Earl himself became quite cynical. Young designers who went to work for the company in the mid-fifties and who had admired his earlier work were stunned by his attitude. Robert Cumberford remembered an early orientation meeting with a class of young stylists. Earl stood in front of the group and looked long and hard at them. “General Motors,” he began, “is in business for only one reason. To make money. In order to do that we make cars. But if we could make money making garbage cans, we would make garbage cans.”

Cumberford’s close friend Stan Mott had a similar experience: “Listen,” Earl told a group of designers that included Mott. “I’d put smokestacks right in the middle of the sons of bitches if I thought I could sell more cars.” In all of this the process was becoming increasingly sterile: It was not merely change for change’s sake, but actually a kind of pseudo-change. The industry’s engineers were largely idle, as their skills were ignored. Thus, during a time when the American car industry might have lengthened its technological lead on foreign competitors, it failed to do so. Instead, the industry fiddled with styling details, raising and lowering the skirts, adding and augmenting fins, changing color combinations. Fins, the most famous automotive detail of the era, represented no technological advance; they were solely a design element whose purpose was to make the cars seem sleeker, bigger, and more powerful. “It gave them [the customers] an extra receipt for their money in the form of visible prestige marking for an expensive car,” Earl said, summing up the essential thrust of the industry during the decade. That failure would come back to haunt the entire industry in the seventies. Indeed, it was Earl who coined the phrase that came to symbolize that era, “dynamic obsolescence.”

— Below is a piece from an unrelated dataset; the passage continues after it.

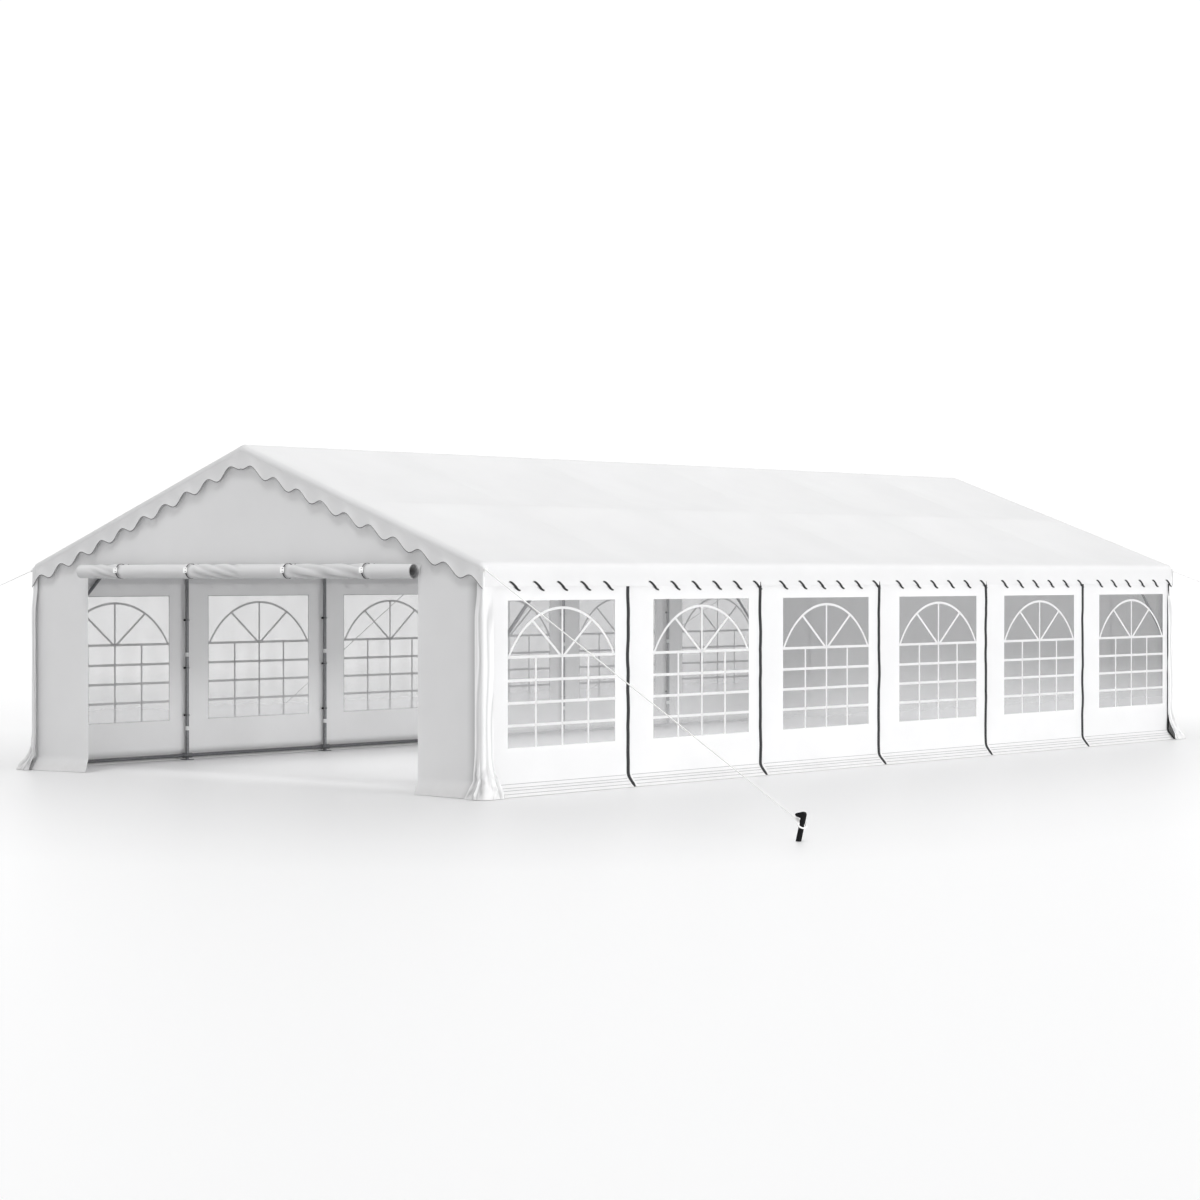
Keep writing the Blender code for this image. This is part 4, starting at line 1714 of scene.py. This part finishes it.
@dataclass
class DoorRoll:
    """The front door cloth, rolled up from its foot, hung from the gable by four straps with buckles."""

    finishes: Finishes
    left: float = ROLL_LOW.x
    right: float = ROLL_HIGH.x
    centre_y: float = (ROLL_LOW.y + ROLL_HIGH.y) / 2
    centre_z: float = (ROLL_LOW.z + ROLL_HIGH.z) / 2
    radius: float = 0.0655
    layer: float = 0.0042
    cloth: float = 0.0016
    tail: float = 0.07
    wound: float = 1.95
    # The inner turns end short of the outer one, and lie drawn in under it
    recess: float = 0.008
    drawn_in: float = 0.0035
    # How dark the painted shade on the inner turns is, seen inside the open ends
    inner_shade: float = 0.75
    ties: tuple[float, ...] = (-1.6, -0.615, 0.68, 1.675)
    # Twisted folds: where they start and end along the roll, their pitch, their slant and their depth
    twists: tuple[tuple[float, ...], ...] = (
        (-2.03, -1.5, 0.2, 0.2, 0.017),
        (-0.62, 0.12, 0.26, 0.21, 0.019),
        (0.66, 1.7, 0.36, 0.26, 0.02),
    )
    twist_fade: float = 0.12
    twist_wander: float = 0.3
    twist_rise: float = 0.72
    twist_sink: float = 0.75
    pinch_depth: float = 0.009
    pinch_width: float = 0.024
    bulge_height: float = 0.003
    bulge_place: float = 0.06
    bulge_width: float = 0.03
    round_fade: float = 0.6
    spacing: float = 0.018
    spacing_round: float = 0.0125
    strap_width: float = 0.012
    strap_thickness: float = 0.0022
    strap_spacing: float = 0.011
    strap_lift: float = 0.004
    strap_tail: float = 0.05
    strap_start: float = 1.78 * math.pi
    strap_reach: float = 1.75 * math.pi
    buckle_width: float = 0.038
    buckle_height: float = 0.052
    buckle_rim: float = 0.0095
    buckle_thickness: float = 0.0075
    buckle_edge: float = 0.0018
    buckle_taper: float = 0.88
    buckle_lift: float = 0.012
    buckle_turn: float = math.radians(32.0)
    buckle_tilt: float = math.radians(-14.0)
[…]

In the fifties bigger was better, and Americans, it seemed, wanted bigger cars every year. If General Motors assaulted the new American market with ever bigger cars, it was Charles Kettering who
was the technological enabler of that era. Kettering was the chief of research for GM, the resident technological genius. He was the country boy as inventor (“I am a wrench-and-pliers man,” he liked to say, with undue modesty). His inventions were critical to the company’s, indeed to the industry’s, success, beginning with the starter motor, which used a self-starter in the ignition instead of a heavy crank. This device, included for the first time on the 1912 Cadillac, had encouraged women and older people to drive. A long series of other major innovations, all of them wildly practical, followed: heaters for cars; all-purpose Duco paint, which modernized the painting process and changed the time required for paint on cars to dry from seventeen days to three hours; and antiknock fuel. But it was Kettering’s work on high-compression engines and higher octane gas that unlocked the era of bigger, heavier cars with more equipment on them.